S'agissant du scandale du Lancet, nous avions d'autres enjeux à traiter, avec l'avis n° 7.
Je ne vous cache pas que je sors de cette période avec un certain malaise. La science, la médecine, de façon générale, pas seulement en France, contrairement à ce que l'on dit, ont été un peu bousculées. On a vu de très nombreux non-sachants devenir des sachants sur les divers plateaux de télévision, avec des effets d'annonce, des commentaires. Cela continue et je ressens un certain malaise. Il nous faudra renouer, une fois de plus, la confiance avec les Français, qui est fondamentale. La relation médecin-patient, qui est bien meilleure dans le modèle français que dans les pays anglo-saxons, a été touchée. Lors des États généraux de la bioéthique, j'avais déjà senti une remise en cause de la relation entre les patients et les médecins. Nous devrons reconstruire cette confiance, de manière cohérente et inclusive.
La publication de nos avis a parfois été décalée. Nous n'avons disposé d'un site web qu'à partir du 16 mars – nous nous sommes battus pour en avoir un pour assurer la transparence de nos avis. C'est pourquoi les trois avis rendus aux autorités gouvernementales à partir du 12 n'ont été publiés qu'à cette date. Dans d'autres cas, les autorités de santé ont pris le temps de pleinement assimiler nos avis avant de les publier, ce qui explique qu'ils ne soient sortis que quatre jours plus tard. En tout cas, les autorités avaient nos avis avant de prendre leurs décisions, nous n'avons pas couru après les déclarations des politiques, nous les avons toujours précédés.
La démocratie sanitaire est un sujet qui m'est cher. La santé repose sur un triangle : les politiques – qui prennent les décisions et votent les lois –, les experts et médecins, et les citoyens. Lors de la crise du VIH nous avons construit une relation avec le milieu associatif qui nous a beaucoup fait évoluer. La maladie n'appartient pas au médecin, son rôle est d'accompagner le patient.

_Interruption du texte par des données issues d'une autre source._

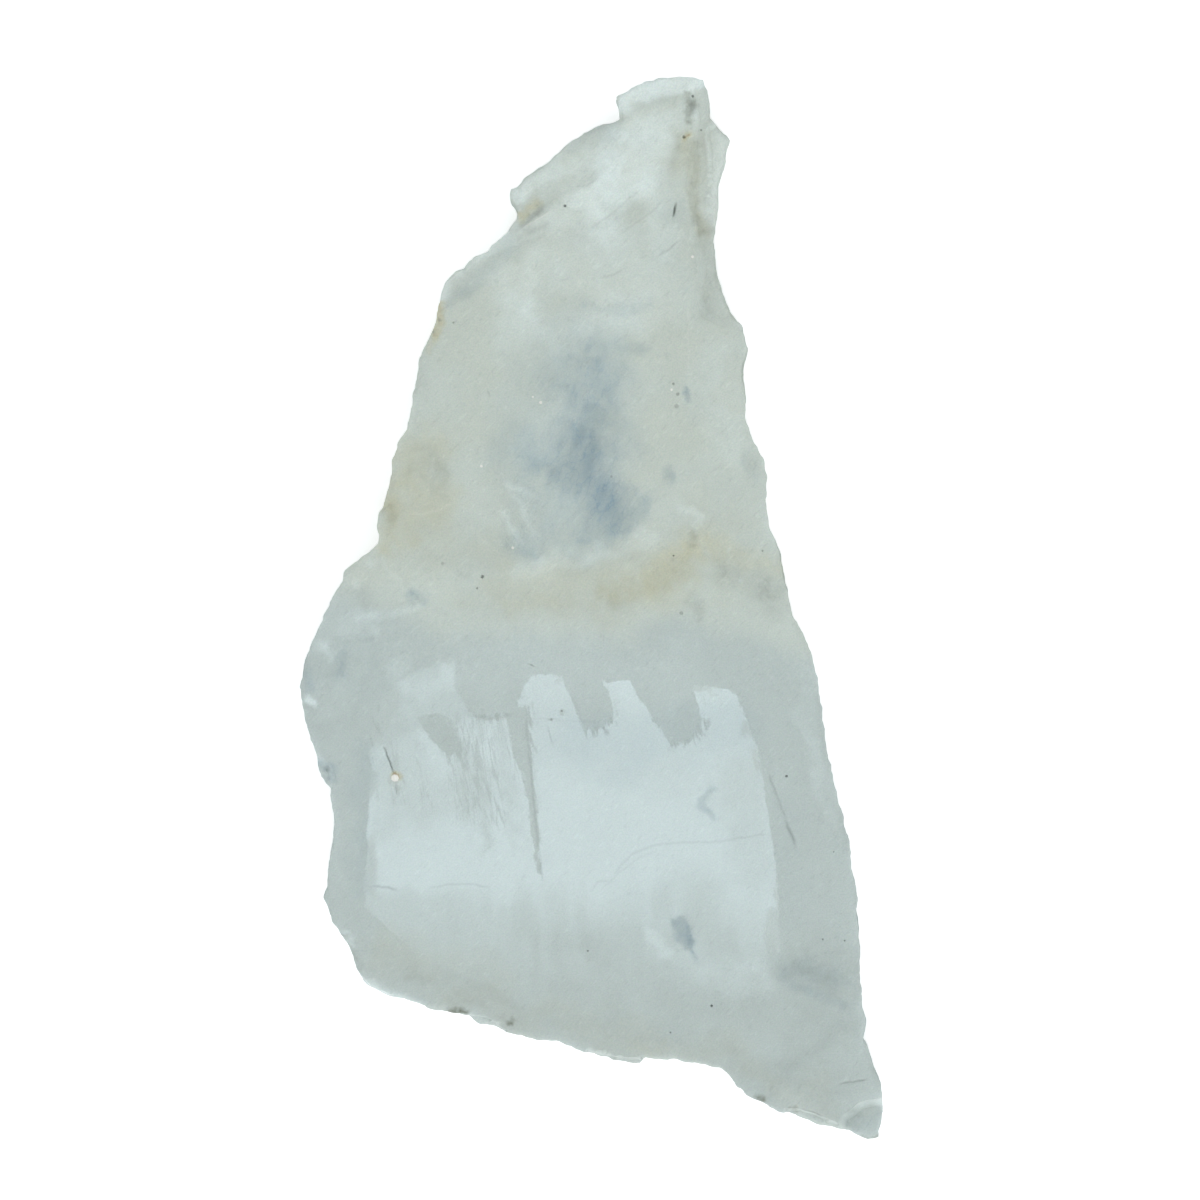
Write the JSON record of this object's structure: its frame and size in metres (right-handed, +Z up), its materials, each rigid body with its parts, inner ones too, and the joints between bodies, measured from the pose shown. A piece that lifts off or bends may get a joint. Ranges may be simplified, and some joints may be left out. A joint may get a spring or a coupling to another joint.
{
  "type": "selenite slab",
  "caption": "Long tapering slab of cloudy, pale grey-green selenite with a flat glossy cleavage window, stepped ledges and ragged edges, lying flat.",
  "frame": {"origin": "centre of the bounding box's bottom face, in the plane that the slab lies on", "axes": "+Y along the slab from its broad foot to its tip, +Z up through its thickness, +X across it"},
  "size_m": [0.0972, 0.1772, 0.0124],
  "materials": {
    "selenite": "cloudy and see-through, satin with a pearly cleavage window"
  },
  "bodies": {
    "root": {"selenite_slab": "selenite"}
  },
  "joints": []
}
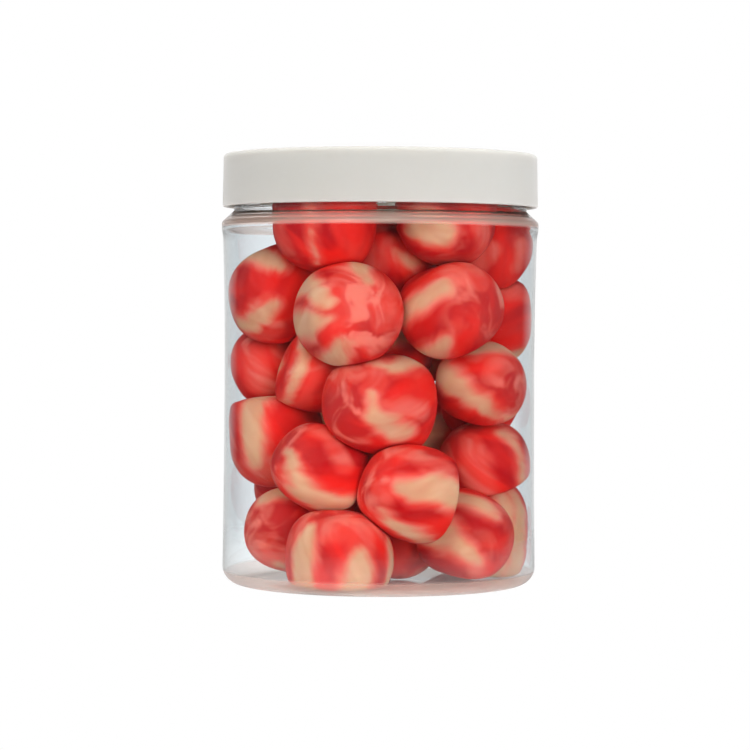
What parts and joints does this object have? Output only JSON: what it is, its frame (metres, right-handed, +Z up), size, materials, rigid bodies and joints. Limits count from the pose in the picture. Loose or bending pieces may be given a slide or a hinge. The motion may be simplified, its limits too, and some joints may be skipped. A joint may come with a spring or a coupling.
{
  "type": "jar of gummies",
  "caption": "Clear straight-walled screw jar with a smooth white lid, shut and filled with red and cream swirl gummies.",
  "frame": {"origin": "where the jar's axis meets the surface it stands on", "axes": "+Z up along the jar's axis, -Y towards the front"},
  "size_m": [0.0854, 0.0854, 0.1156],
  "materials": {
    "clear_plastic": "clear blow-moulded plastic, thin wall, glossy",
    "white_plastic": "white injection-moulded plastic, smooth and satin",
    "gummy": "soft starch-moulded gummy, satin, red with cream swirls"
  },
  "bodies": {
    "root": {"jar": "clear_plastic", "lid": "white_plastic", "gummies": "gummy"}
  },
  "joints": []
}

Je pense que cette construction a fait défaut lors de la crise du covid‑19, et la constitution d'un comité de citoyens me paraît nécessaire. Il n'est pas trop tard : ce comité citoyen de liaison pourrait s'appuyer sur des structures existantes, à l'exemple du conseil national du sida et des hépatites virales. Cela permettrait de mener une réflexion en cas de deuxième vague, de faciliter l'acceptation de mesures difficiles et d'anticiper les problèmes générationnels.
Pour conclure, j'ai deux messages à faire passer. Premièrement, il faut anticiper pour mieux préparer. Deuxièmement, je pense que nous devons avoir une vraie réflexion sur la construction et sur l'avenir de la santé publique en France.